To use the stack, you push data in a register on it, and later pop it back into a register (it doesn't have to be the same register). Suppose register A holds a value that you need to keep, but you need register A for something else right now. So you push A onto the stack. Let's say the stack has the bytes 00 01 02, and A holds 10. Then the stack becomes 00 01 02 10. When you pop the value back into A, A will hold 10 again, and the stack will again become 00 01 02. The stack pointer contains the address at the top of the stack, so in our example, when you push 10 onto the stack, the stack pointer contains the address of that byte.
It's important to note that calling a subroutine (such an instruction is usually named JSR, BSR, or CALL; the first two mean Jump/Branch to SubRoutine) pushes an address onto the stack -- this is how the CPU knows where it came from. That means you can't just push something onto the stack before calling a routine and pop it from within the routine.
Reverse engineering Edit
First, you must know what you hope to accomplish. Otherwise, you have no hack to make. You must have a means of finding the code you want to modify. For example, if you want to insert an MTE routine, you must find the part of the game that pulls the next byte from the script. Now that you know that, you can find it more easily.

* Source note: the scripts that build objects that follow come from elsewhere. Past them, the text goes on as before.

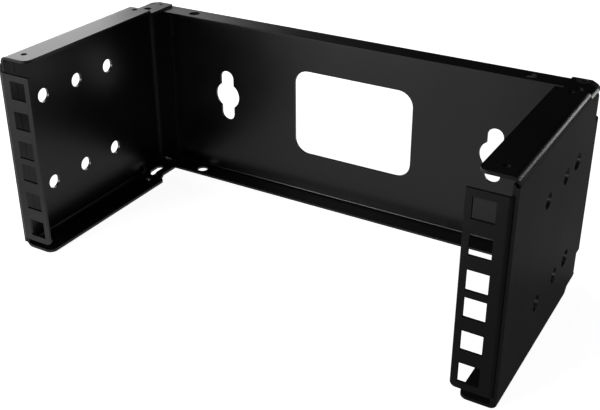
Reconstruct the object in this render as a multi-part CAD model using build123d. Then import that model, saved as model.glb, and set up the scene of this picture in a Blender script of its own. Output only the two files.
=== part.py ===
from build123d import *
import math
import os

# A small open frame rack for a wall: two side arms, two front rails and a back panel
# All sizes are in millimetres. X is across, Y runs forward to back, Z is up
# Each piece is drawn with the wall as the plane Y = 0 and the frame forward of it, at negative Y
# Z = 0 is the underside of the arms
# The finished rack is then moved back, so that Y = 0 is midway between its front and the wall

# Square holes of the rack pattern, three to each rack unit
rack_unit_count = 2
rack_hole_size = 9.5
rack_hole_pitch = 15.875
rack_hole_close_pitch = 12.7
rack_hole_column_spacing = 236.525

# Back panel, a tray folded from one sheet
panel_thickness = 1.2
panel_end_gap = 3.1
panel_depth = 13.0
panel_bend_radius = 2.0
window_width = 70.9
window_height = 49.5
window_rise = 0.75
window_corner_radius = 8.5
keyhole_from_panel_end = 45.15
keyhole_head_diameter = 15.7
keyhole_slot_width = 8.6
keyhole_height = 30.0
keyhole_rise = 0.7
tie_hole_diameter = 6.0
tie_hole_from_panel_end = 29.0
tie_hole_from_wall = 7.4
spot_diameter = 3.0
spot_height = 0.4
spot_from_panel_end = 7.0
upper_spot_rise = 28.3
lower_spot_drop = 20.0

# Side arms, each a channel folded from one sheet
arm_thickness = 1.5
arm_bend_radius = 3.5
hole_column_from_arm = 10.8375
flange_reach = 17.2
flange_setback = 1.5
flange_front_corner_radius = 4.0
flange_hole_diameter = 3.2
flange_hole_from_side = 8.7
front_flange_hole_from_end = 7.5
rear_flange_hole_from_end = 3.5
arm_rear_from_wall = 5.2
wall_end_from_wall = 13.0
tab_reach = 15.3
tab_step = 2.7
tab_step_length = 3.0
tab_ahead_of_panel = 9.4
tab_end_from_wall = 3.0
tab_inner_corner_radius = 0.8
tab_outer_corner_cut = 6.0
tab_slot_width = 4.2
tab_slot_length = 10.0
tab_slot_ahead_of_tab = 2.5
tab_slot_from_side = 8.3
band_reach = 14.3
band_corner_radius = 1.5
left_band_notch_height = 1.8
left_band_notch_gap = 0.6
right_band_end_drop = 18.3

# Round holes through the side walls, measured back from the walls' front edges
side_hole_diameter = 7.5
side_hole_rise = 24.9
left_hole_distances = [24.9, 49.9, 74.9]
right_hole_distances = [42.9, 67.9]
right_slot_distance = 84.9
right_slot_length = 9.5

# Front rails, each an L folded from one sheet
rail_thickness = 1.2
rail_bend_radius = 1.8
rail_front_from_wall = 123.4
rail_ahead_of_arm = 1.5
rail_face_width = 18.5
rail_face_margin = 1.7
rail_corner_radius = 2.5
rail_leg_depth = 9.4
rail_leg_past_face = 4.75
rail_leg_end_gap = 0.9
rail_leg_end_radius = 1.1
rail_leg_rear_radius = 1.1

# Countersunk screws that hold the arms' tabs to the panel's flanges
screw_from_panel_end = 4.7
screw_from_wall = 6.4
screw_head_diameter = 6.0
screw_thread_diameter = 3.0
screw_length = 2.9
screw_clearance = 0.05
hex_key_width = 2.0
hex_key_depth = 1.0

# Heights that follow from the rack units
rack_unit_height = 2 * rack_hole_pitch + rack_hole_close_pitch
rail_face_height = rack_unit_count * rack_unit_height + 2 * rail_face_margin
rail_leg_height = rail_face_height + 2 * rail_leg_past_face
arm_height = rail_leg_height + 2 * (rail_leg_end_gap + arm_thickness)
panel_height = arm_height - 2 * (arm_thickness + tab_step)
mid_height = arm_height / 2
panel_top = mid_height + panel_height / 2
panel_bottom = mid_height - panel_height / 2
flange_top = arm_height
tab_top = panel_top + arm_thickness
window_centre = mid_height + window_rise
keyhole_centre = mid_height + keyhole_rise

# Widths that follow from the hole columns
arm_inner = rack_hole_column_spacing / 2 + hole_column_from_arm
arm_outer = arm_inner + arm_thickness
arm_bend_inside = arm_bend_radius - arm_thickness
flange_inner = arm_outer - flange_reach
tab_inner = arm_outer - tab_reach
panel_half_width = arm_inner - panel_end_gap
keyhole_x = panel_half_width - keyhole_from_panel_end
tie_hole_x = panel_half_width - tie_hole_from_panel_end
spot_x = panel_half_width - spot_from_panel_end
screw_x = panel_half_width - screw_from_panel_end
flange_hole_x = arm_outer - flange_hole_from_side
tab_slot_x = arm_outer - tab_slot_from_side
rail_leg_inner = arm_inner - rail_thickness
rail_bend_inside = rail_bend_radius - rail_thickness

# Places from front to back, with the wall at zero
rail_front = -rail_front_from_wall
arm_front = rail_front + rail_ahead_of_arm
flange_front = arm_front + flange_setback
tab_start = -panel_depth - tab_ahead_of_panel
flange_end = tab_start - tab_step_length
tab_end = -tab_end_from_wall
tab_slot_front = tab_start - tab_slot_ahead_of_tab
arm_rear = -arm_rear_from_wall
wall_end = -wall_end_from_wall
screw_y = -screw_from_wall
screw_hole_diameter = screw_thread_diameter + 2 * screw_clearance

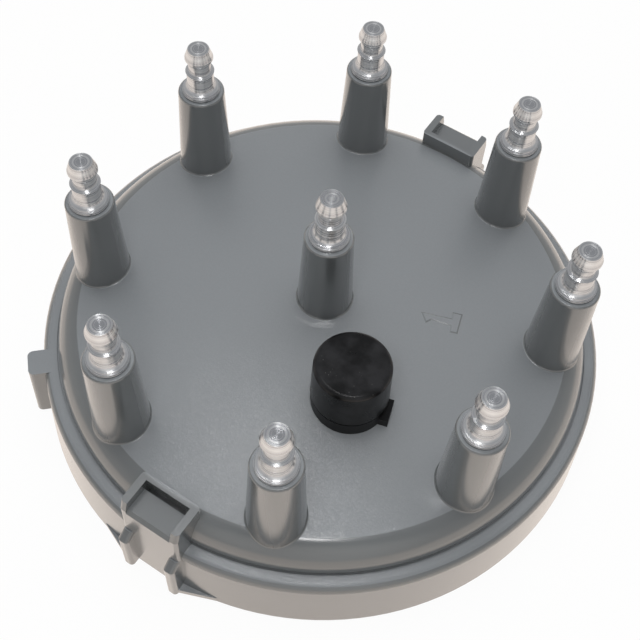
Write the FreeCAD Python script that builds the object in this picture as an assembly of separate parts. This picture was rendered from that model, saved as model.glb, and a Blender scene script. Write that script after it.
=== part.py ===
import FreeCAD, Part
import math
import os

# Distributor cap for an eight-cylinder engine, in millimetres.
# The origin is on the axis in the plane of the open rim, with +Z up through the towers.
# The two spring-clip boxes lie on the Y axis and tower number 1 is at 22.5 degrees from +X.

# Skirt and register
register_bore = 60.9        # inside radius of the open skirt, which fits over the housing
skirt_wall = 4.0            # skirt thickness at the open rim
skirt_draft = 0.8           # how much the skirt narrows from the rim up to the flange
flange_top = 15.8           # height of the ledge that runs round above the skirt
flange_round = 1.7          # outer corner of the ledge
flange_ledge = 3.6          # width of the ledge
groove_width = 0.45         # fine groove at the foot of the shoulder
groove_depth = 0.5
rim_chamfer = 0.5           # lead-in chamfer of the register bore

# Shoulder, deck and inside
cover_wall = 3.1            # thickness of the deck, the shoulder and the seat ledge
shoulder_wall = 0.6         # straight wall above the ledge
shoulder_round = 6.5        # quarter round from the wall up to the deck
crease_tilt = 13.0          # slope in degrees where the shoulder meets the deck
deck_crown = 4.54           # rise of the domed deck from its edge to the middle
inner_round = 3.4           # corner between the inside wall and the ceiling

# Towers
tower_count = 8
tower_first_angle = 22.5    # tower number 1, measured from +X
tower_inset = 8.7           # tower axis in from the shoulder wall
tower_rise = 24.34          # tower top above the edge of the deck
tower_top_radius = 5.3
tower_taper = 2.3           # degrees on the side
tower_lip_round = 0.5       # outer corner at the top of a tower
tower_foot_round = 0.4      # fillet where a tower grows out of the deck
coil_tower_extra = 2.3      # how much taller the middle tower is

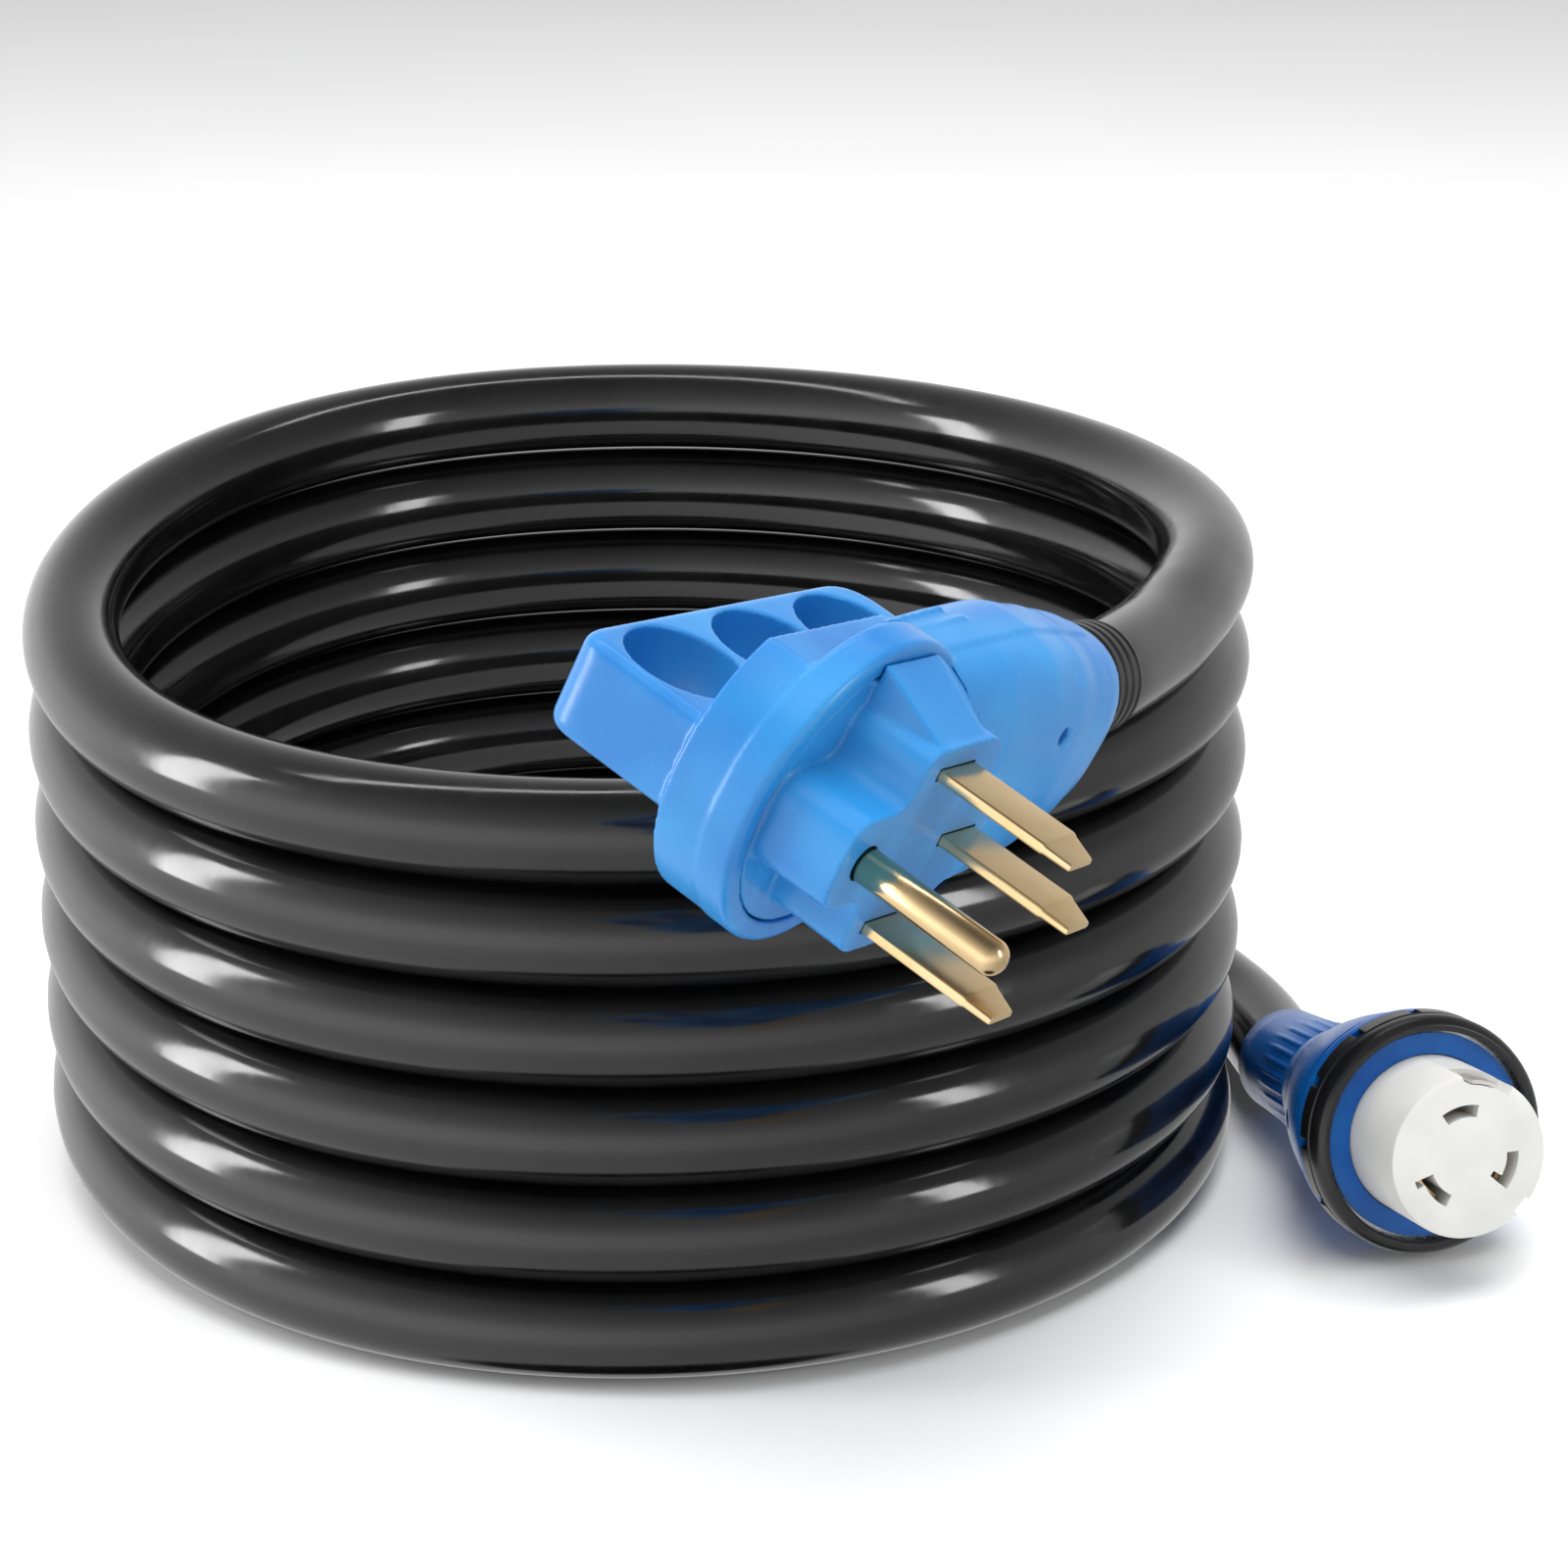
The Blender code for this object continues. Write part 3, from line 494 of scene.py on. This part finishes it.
def plug_shell():
    """Collar, handle and dome as one moulding, with its finger holes, front pocket and lamp hole."""
    front = -NOSE_LONG
    collar = [(1.0, front), (COLLAR_R - 1.2, front), (COLLAR_R, front - 1.0),
              (COLLAR_R, front - FLAT_FROM + 0.8), (COLLAR_R - 0.8, front - FLAT_FROM),
              (1.0, front - FLAT_FROM)]
    rings = [[(x, r * c, r * s) for c, s in circle(1.0, 160)] for r, x in collar]
    shell = solid("plug_shell", rings, PLUG)
    flat_topped = [(y, min(z, FLAT_TOP)) for y, z in circle(COLLAR_R - 0.4, 160)]
    collar_back = along_x("collar_back", flat_topped, front - COLLAR_LONG, front - 4)
    dome = solid("dome", dome_sections(0.0), PLUG)
    back_half = solid("back_half", dome_sections(BACK_PROUD), PLUG)
    keep_from, keep_to, past = 19, GLAND_END - 6, 60
    kept_side = [(keep_from, -past), (keep_to, -past), (keep_to, past), (keep_from, past)]
    keep_back = along_x("keep_back", kept_side, -past, -23)
    combine(back_half, [keep_back], "INTERSECT")
    ribs = [solid(f"rib_{k}", [[(x - 0.9, y, z), (x + 0.9, y, z), (x + 0.6, y, top), (x - 0.6, y, top)]
                               for y, z, top in ((15.0, 24, 31.6), (38.0 + 3 * k, 24, 32.6))], PLUG)
            for k, x in enumerate((-36.0, -31.5))]
    combine(shell, [collar_back, plug_handle(), dome, back_half, *ribs], "UNION")
    holes = [along_z(f"finger_{k}", [(HOLE_X + HOLE_X_R * x, (k - 0.5) * HOLE_PITCH + HOLE_Y_R * y)
                                     for x, y in circle(1.0, 96)], -45, 45, PLUG) for k in range(3)]
    holes.append(hood("hood_way", front + 0.01, -0.3, -0.2))
    pocket = along_x("pocket", circle(POCKET_R, 128), front - DISC_THICK - GAP, 5)
    well = along_x("well", circle(WELL_R, 96), front - WELL_DEEP, -10)
    middle_x, half_x, middle_z, half_z, power = -26.7, 19.7, 0.3, 30.3, 2.9  # the dome's oval at the lamp
    lamp_front = middle_x + half_x * (1 - ((LAMP_Z - middle_z) / half_z) ** power) ** (1 / power)
    lamp_way = along_x("lamp_way", circle(LAMP_R + 0.1, 48, (LAMP_Y, LAMP_Z)), lamp_front - 3.5, 5)
    combine(shell, holes + [pocket, well, lamp_way], "DIFFERENCE")
    moulded(shell, grain=0.5, passes=12)
    return shell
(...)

You need a debugger. On the NES, FCE Ultra XD is your friend. Let's say you're using it and you know that the first block of text in the game is located in the ROM at 12345 (hexidecimal). Well, that's not where it's going to be loaded in memory, because the 6502 can only address 64 KB of memory and 12345 goes past the 64 KB barrier, which is at FFFF. Instead, it is likely that a bank will be switched in somewhere around 8000 through DFFF. However, your script block will still be located at some x345 in memory. So, you set breakpoints for reads from 8345, 9345, A345, B345, C345, and D345. Then let's say emulation stops at a line like this:
$EDB5:B1 20 LDA ($20),Y @ $8B00 = #$80
That bit with the "@ $8B00" means that ($20),Y points to that address. So write down this line and look at $8B00 in memory and see if the bytes match what's in your script. If so, you've found the bit of code you need.